The WITH clause lets us assign a name to any SELECT query. Then we can treat that query as though it exists as a relation in the database just for the duration of the query. SQLite calls these temporary relations common table expressions. For instance, we can take the earlier query that calculates the first letter of each name and call it letters:

query = ''' 
-- Create a temporary relation called letters by calculating
-- the first letter for each name in baby
WITH letters AS (
  SELECT *, SUBSTR(Name, 1, 1) AS Firsts
  FROM baby
)
-- Then, select the first ten rows from letters
SELECT *
FROM letters
LIMIT 10;
'''

pd.read_sql(query, db)
Name Sex Count Year Firsts
0 Liam M 19659 2020 L
1 Noah M 18252 2020 N
2 Oliver M 14147 2020 O
... ... ... ... ... ...
7 Lucas M 11281 2020 L
8 Henry M 10705 2020 H
9 Alexander M 10151 2020 A

10 rows × 5 columns

WITH statements are very useful since they can be chained together. We can create multiple temporary relations in a WITH statement that each perform a bit of work on the previous result, which lets us gradually build complicated queries a step at a time.

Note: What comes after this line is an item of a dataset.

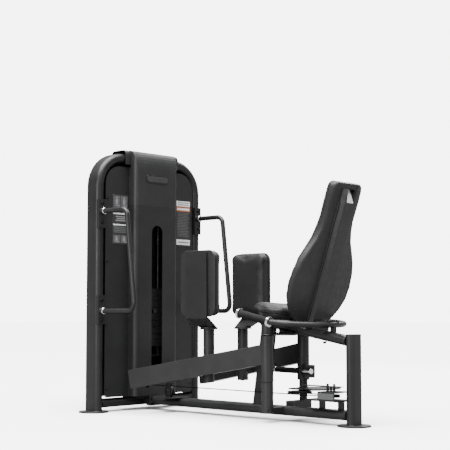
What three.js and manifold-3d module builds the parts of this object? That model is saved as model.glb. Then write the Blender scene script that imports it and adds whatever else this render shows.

7.4.3. Example: Popularity of “L” Names#

We can use WITH statements to look at the popularity of names that start with the letter L over time. We’ll group the temporary letters relation by the first letter and year, then aggregate the Count column using a sum, then filter to get only names with the letter L:

query = ''' 
WITH letters AS (
  SELECT *, SUBSTR(Name, 1, 1) AS Firsts
  FROM baby
)
SELECT Firsts, Year, SUM(Count) AS Count
FROM letters
WHERE Firsts = "L"
GROUP BY Firsts, Year;
'''

letter_counts = pd.read_sql(query, db)
letter_counts
Firsts Year Count
0 L 1880 12799
1 L 1881 12770
2 L 1882 14923
... ... ... ...
138 L 2018 246251
139 L 2019 249315
140 L 2020 239760

141 rows × 3 columns

This relation contains the same data as the one from Chapter 6. In that chapter, we make a plot of the Count column over time, which we omit here for brevity.

In this section, we introduced data transformations. To transform values in a relation, we commonly use SQL functions like LENGTH() or SUBSTR(). We also explained how to build up complex queries using the WITH clause.